Information shown:
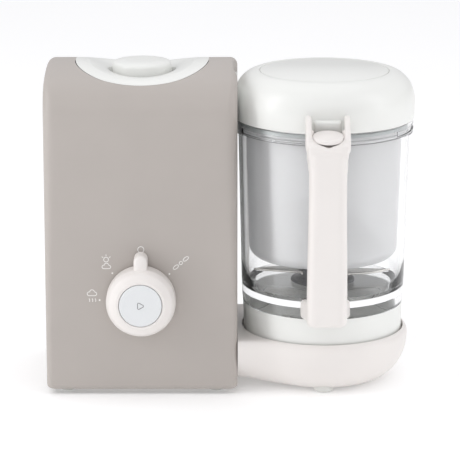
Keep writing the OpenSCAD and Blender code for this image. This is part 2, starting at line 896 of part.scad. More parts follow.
// Grip with an arm at each end; two ears rise beside the thumb button.
module handle() {
    f = grip_front;
    cr = 6;
    color([0.93, 0.91, 0.89])
        difference() {
            union() {
                // grip
                translate([bowl_x, 0, grip_z0]) linear_extrude(grip_z1 - 6 - grip_z0)
                    polygon(concat(
                        arc(-grip_w / 2 + cr, f + cr, cr, 180, 270, 6),
                        arc(grip_w / 2 - cr, f + cr, cr, 270, 360, 6),
                        arc(grip_w / 2 - 3, f + grip_d - 3, 3, 0, 90, 4),
                        arc(-grip_w / 2 + 3, f + grip_d - 3, 3, 90, 180, 4)));
                // head, with an arm to the rim band
                extrude_x(bowl_x - grip_w / 2, bowl_x + grip_w / 2)
                    intersection() {
                        ear_profile();
                        translate([f - 1, 188]) square([60, 60]);
                    }
                // ears
                extrude_x(bowl_x - ear_w / 2, bowl_x + ear_w / 2)
                    intersection() {
                        ear_profile();
                        translate([f + 3, 210]) square([60, 60]);
                    }
                // lower arm to the collar
                extrude_x(bowl_x - 13, bowl_x + 13)
                    polygon([[f + 4, grip_z0], [bowl_y - 61, 65.5],
                             [bowl_y - 61, 79], [f + grip_d + 6, 83],
                             [f + grip_d, 90], [f + 4, 90]]);
            }
            // hollow of the lower arm's end follows the bowl
            at_bowl() disc(glass_low_r + side_gap, 50, floor_z0);
            handle_screw_places() { disc(2.8, 60, 70.4); disc(1.5, 70, 78.4); }
            at_bowl() disc(glass_r(90) + side_gap, floor_z0 - 1, 92);
            at_bowl() disc(rim_r + side_gap, 190, lid_z0);
            // space between the ears, behind the button
            block([bowl_x - ear_w / 2 + ear_t, f + 17.5, 214.2],
                  [bowl_x + ear_w / 2 - ear_t, bowl_y - rim_r + 3, ear_top + 5]);
            at_bowl() disc(lid_r + 1.2, lid_z0 - 0.6, 260);
            // pocket of the thumb button
            thumb_axis() {
                translate([0, 0, -4.2]) cylinder(r = pad_r + gap, h = 40);
                translate([0, 0, -18]) cylinder(r = 5.4, h = 30);
            }
        }
}

// Places its children on the button's slanting axis, +Z out of the pad.
module thumb_axis() {
    translate([bowl_x, grip_front + 12.4, pad_z]) rotate([pad_tilt, 0, 0]) children();
}

module latch_button() {
    color([0.92, 0.90, 0.88])
        thumb_axis()
            difference() {
                union() {
                    translate([0, 0, -1.4]) cylinder(r = pad_r, h = 2.6);
                    translate([0, 0, 1.1]) cylinder(r1 = pad_r, r2 = pad_r - 1.2, h = 1);
                    translate([0, 0, -8]) cylinder(r = 5, h = 8);
                }
                translate([0, 0, -9]) cylinder(r = 3.6, h = 6);
            }
}

module latch_spring() {
    color([0.7, 0.7, 0.7])
        thumb_axis()
            translate([0, 0, -17.9])
                difference() {
                    cylinder(r = 3.4, h = 14.8);
                    translate([0, 0, -eps]) cylinder(r = 2.6, h = 17);
                }
}

// Fixing screws, set into the lower arm from below.
module handle_screw_places() {
    for (x = [-8, 8]) translate([bowl_x + x, bowl_y - 76, 0]) children();
}

module handle_screws() {
    color([0.65, 0.65, 0.67])
        handle_screw_places() {
            disc(2.6, 68.2, 70.2);
            disc(1.4, 70, 78);
        }
}

// ------------------------------------------------------------------ lid

// Outside of the lid: flat top, long round shoulder, slight draft below.
function lid_curve(inset, steps) =
    [for (i = [0:steps])
        let(t = 90 * i / steps, a = lid_r - lid_disc_r, b = lid_top_z - lid_side_z)
        [lid_disc_r + (a - inset) * pow(sin(t), 0.95), lid_side_z + (b - inset) * pow(cos(t), 0.95)]];

module lid_shell() {
    tab = 10.6;
    color([0.93, 0.94, 0.92])
        difference() {
            union() {
                at_bowl()
                    rotate_extrude($fn = 96)
                        polygon(concat(
                            [[lid_disc_r - 3, lid_top_z - lid_t], [lid_disc_r - 3, lid_top_z - 1.1],
                             [lid_disc_r - 0.3, lid_top_z - 1.1], [lid_disc_r - 0.3, lid_top_z]],
                            lid_curve(0, 14),
                            [[lid_r - 0.5, lid_z0], [lid_r - 0.5 - lid_t, lid_z0]],
                            [for (i = [14:-1:0]) lid_curve(lid_t, 14)[i]]));
                // tab that the handle's ears hold
                difference() {
                    block([bowl_x - tab, bowl_y - lid_r - 7, 217], [bowl_x + tab, bowl_y - lid_r + 3, 227]);
                    at_bowl() disc(lid_r - 2, 200, 240);
                }
            }
            along_x([bowl_x - lid_r - 2, bowl_y, steam_z]) cylinder(r = 4.6, h = 6);
        }
}

module lid_disc() {
    color([0.94, 0.94, 0.93])
        at_bowl()
            union() {
                disc(lid_disc_r - 0.6, lid_top_z - 1, lid_top_z - 0.1);
                disc(lid_disc_r - 3.3, lid_top_z - lid_t, lid_top_z - 0.5);
            }
}

module lid_liner() {
    color([0.88, 0.90, 0.90])
        at_bowl()
            difference() {
                union() {
                    disc(68.6, liner_z, liner_z + 2);
                    ring(66.2, 63.6, 208.8, liner_z + 1);
                    ring(14, 12, 210, liner_z + 1);
                    // steam duct to the middle
                    translate([-60, -6, liner_z + 1.5]) cube([60, 12, 12]);
                }
                translate([-58.5, -4.5, liner_z + 3]) cube([57, 9, 9]);
                along_x([-64, 0, steam_z]) cylinder(r = 4, h = 8);
                disc(5, liner_z - 2, liner_z + 8);
                ring(68, 65, 211, 214);
            }
}

module lid_seal() {
    color([0.75, 0.77, 0.77]) at_bowl() ring(67.2, 65.1, 211.1, 213.9);
}

// --------------------------------------------------------------- basket

module steam_basket() {
    t = basket_t;
    c = basket_corner;
    color([0.86, 0.87, 0.88, 0.7])
        at_bowl()
            difference() {
                rotate_extrude($fn = 96)
                    polygon(concat(
                        [[0, basket_z0 + 4], [22, basket_z0 + 4], [27, basket_z0]],
                        arc(basket_low_r - c, basket_z0 + c, c, 270, 360, 8),
                        [[basket_top_r, ledge_z - 2], [basket_top_r, ledge_z + gap],
                         [flange_r, ledge_z + gap], [flange_r, ledge_z + 2],
                         [basket_top_r - t, ledge_z + 2]],
                        arc(basket_low_r - c, basket_z0 + c, c - t, 360, 270, 8),
                        [[28, basket_z0 + t], [23, basket_z0 + 4 + t], [0, basket_z0 + 4 + t]]));
                for (k = [0:2], i = [0:11 + 6 * k])
                    rotate([0, 0, i * 360 / (12 + 6 * k)])
                        translate([31 + 7 * k, 0, basket_z0 - 2]) cylinder(r = 1.8, h = 8, $fn = 16);
                for (i = [0:5])
                    rotate([0, 0, i * 60]) translate([12, 0, basket_z0]) cylinder(r = 2.4, h = 8, $fn = 16);
            }
}

// Leaf-shaped fin inside the basket, by which it is lifted out.
module lifting_fin() {
    color([0.80, 0.81, 0.82, 0.8])
        difference() {
            extrude_y(bowl_y - 13, bowl_y - 10.8)
                translate([bowl_x, 0])
                    polygon([
                        [-37, 144.8], [-24, 148], [-12, 151], [0, 150], [12, 144], [24, 136.5],
                        [36, 127], [45, 118], [47, 112.5], [40, 107], [24, 103.8], [-24, 103.8],
                        [-16, 118], [-18, 130], [-24, 137], [-37, 143.4]]);
            // the basket's raised middle
            at_bowl() disc(28.5, 100, basket_z0 + 4 + basket_t + side_gap);
        }
}

// ---------------------------------------------------------------- blade

module blade_shaft() {
    color([0.75, 0.75, 0.77]) at_bowl() disc(shaft_r, shaft_z0, shaft_z1);
}

module blade_hub() {
    color([0.30, 0.31, 0.32])
        at_bowl()
            difference() {
                rotate_extrude()
                    polygon(concat(
                        [[0, 78.2], [24, 78.2], [26, 79.4], [25.6, 81.4]],
                        [for (t = [0:15:75]) [19 + 6 * (1 - sin(t)), 82 + 5 * (1 - cos(t))]],
                        [[19, 88]],
                        arc(17, 96.4, 2, 0, 90, 4),
                        [[0, 98.8]]));
                block([-30, -10.2, 85.2], [30, 10.2, 90.8]);
                disc(boss_r + gap, 77, boss_z1 + 2.4);
                disc(shaft_r + fit, 70, shaft_z1 + gap);
            }
}

// One sickle-shaped blade, from the hub outwards.
module blade(tilt) {
    n = 10;
    rotate([0, -tilt, 0])
        linear_extrude(1.8)
            polygon(concat(
                [for (i = [0:n]) let(s = i / n)
                    [15 + (blade_tip_r - 15) * s, -8 + 16 * pow(s, 2.2)]],
                [for (i = [n:-1:0]) let(s = i / n)
                    [15 + (blade_tip_r - 15) * s - 2 * s, 9 - 1 * s + 3 * s * (1 - s)]]));
}

module blades() {
    color([0.72, 0.71, 0.68])
        at_bowl()
            difference() {
                union() {
                    translate([0, 0, 86.2]) blade(-1);
                    translate([0, 0, 87]) rotate([0, 0, 180]) blade(3);
                    block([-17.5, -9.6, 86.6], [17.5, 9.6, 88.4]);
                }
                disc(shaft_r + fit, 80, 95);
            }
}

tower_shell();
rear_shell();
top_saddle();
tank_cap();
cap_plug();
cap_seal();
water_tank();
heater_plate();
heater_ring();
thermal_cutout();
steam_tube();
steam_nozzle();
flank_panel();
chassis();
control_board();
rotary_switch();
cord_gland();
knob();
knob_shaft();
start_button();
button_spring();
motor_can();
motor_shaft();
motor_fan();
motor_pulley();
motor_screws();
drive_belt();
driven_pulley();
drive_spindle();
spindle_bearings();
drive_dog();
base_body();
seat_cover();
tower_cover();
cover_screws();
feet();
bowl_glass();
bowl_collar();
shaft_bush();
shaft_seal();
handle();
handle_screws();
latch_button();
latch_spring();
lid_shell();
lid_disc();
lid_liner();
lid_seal();
steam_basket();
lifting_fin();
blade_shaft();
bowl_dog();
blade_hub();
blades();
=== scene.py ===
import json
import math

import bmesh
import bpy
from mathutils import Matrix, Vector


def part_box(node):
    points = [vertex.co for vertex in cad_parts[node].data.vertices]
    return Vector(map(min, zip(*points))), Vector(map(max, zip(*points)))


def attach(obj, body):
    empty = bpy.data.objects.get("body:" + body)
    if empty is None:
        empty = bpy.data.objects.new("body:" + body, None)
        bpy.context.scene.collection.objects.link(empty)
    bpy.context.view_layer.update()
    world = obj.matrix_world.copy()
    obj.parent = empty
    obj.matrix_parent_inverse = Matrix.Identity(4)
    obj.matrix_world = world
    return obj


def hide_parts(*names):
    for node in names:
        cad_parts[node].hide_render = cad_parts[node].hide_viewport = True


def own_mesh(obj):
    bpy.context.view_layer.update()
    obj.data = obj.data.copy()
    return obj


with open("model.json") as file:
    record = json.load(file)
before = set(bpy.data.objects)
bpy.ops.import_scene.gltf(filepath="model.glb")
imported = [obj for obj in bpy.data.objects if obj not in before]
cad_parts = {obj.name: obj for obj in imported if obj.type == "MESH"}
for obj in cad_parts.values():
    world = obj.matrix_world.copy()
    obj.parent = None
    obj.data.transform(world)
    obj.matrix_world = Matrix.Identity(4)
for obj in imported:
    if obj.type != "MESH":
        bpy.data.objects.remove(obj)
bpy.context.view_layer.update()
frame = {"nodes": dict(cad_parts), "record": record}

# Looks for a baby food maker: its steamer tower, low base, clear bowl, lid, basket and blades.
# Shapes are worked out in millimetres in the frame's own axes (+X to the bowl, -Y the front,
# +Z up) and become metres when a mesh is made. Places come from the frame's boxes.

MM = 0.001
scene = bpy.context.scene


def node_box(node):
    low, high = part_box(node)
    return low / MM, high / MM


# ------------------------------------------------------------------ places

tower_low, tower_high = node_box("tower_shell")
tower_high = Vector((tower_high.x, node_box("rear_shell")[1].y, tower_high.z))
TOWER = (tower_low + tower_high) / 2
TOWER_HALF_W = (tower_high.x - tower_low.x) / 2
TOWER_HALF_D = (tower_high.y - tower_low.y) / 2
TOWER_BOTTOM = tower_low.z
disc_low, disc_high = node_box("lid_disc")
BOWL = (disc_low + disc_high) / 2
BOWL_AXIS = Vector((BOWL.x, BOWL.y, 0))
lid_low, lid_high = node_box("lid_shell")
cap_low, cap_high = node_box("tank_cap")
knob_low, knob_high = node_box("knob")
button_low, button_high = node_box("start_button")
KNOB = (button_low + button_high) / 2
handle_low, handle_high = node_box("handle")
FACING = Matrix.Rotation(math.pi / 2, 3, "X")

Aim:
Within the listing above, give again exactly every line from the line with "tower_shell();" through the line with "obj.parent = None", both included, and no other line.

Solution for this problem:
tower_shell();
rear_shell();
top_saddle();
tank_cap();
cap_plug();
cap_seal();
water_tank();
heater_plate();
heater_ring();
thermal_cutout();
steam_tube();
steam_nozzle();
flank_panel();
chassis();
control_board();
rotary_switch();
cord_gland();
knob();
knob_shaft();
start_button();
button_spring();
motor_can();
motor_shaft();
motor_fan();
motor_pulley();
motor_screws();
drive_belt();
driven_pulley();
drive_spindle();
spindle_bearings();
drive_dog();
base_body();
seat_cover();
tower_cover();
cover_screws();
feet();
bowl_glass();
bowl_collar();
shaft_bush();
shaft_seal();
handle();
handle_screws();
latch_button();
latch_spring();
lid_shell();
lid_disc();
lid_liner();
lid_seal();
steam_basket();
lifting_fin();
blade_shaft();
bowl_dog();
blade_hub();
blades();
=== scene.py ===
import json
import math

import bmesh
import bpy
from mathutils import Matrix, Vector


def part_box(node):
    points = [vertex.co for vertex in cad_parts[node].data.vertices]
    return Vector(map(min, zip(*points))), Vector(map(max, zip(*points)))


def attach(obj, body):
    empty = bpy.data.objects.get("body:" + body)
    if empty is None:
        empty = bpy.data.objects.new("body:" + body, None)
        bpy.context.scene.collection.objects.link(empty)
    bpy.context.view_layer.update()
    world = obj.matrix_world.copy()
    obj.parent = empty
    obj.matrix_parent_inverse = Matrix.Identity(4)
    obj.matrix_world = world
    return obj


def hide_parts(*names):
    for node in names:
        cad_parts[node].hide_render = cad_parts[node].hide_viewport = True


def own_mesh(obj):
    bpy.context.view_layer.update()
    obj.data = obj.data.copy()
    return obj


with open("model.json") as file:
    record = json.load(file)
before = set(bpy.data.objects)
bpy.ops.import_scene.gltf(filepath="model.glb")
imported = [obj for obj in bpy.data.objects if obj not in before]
cad_parts = {obj.name: obj for obj in imported if obj.type == "MESH"}
for obj in cad_parts.values():
    world = obj.matrix_world.copy()
    obj.parent = None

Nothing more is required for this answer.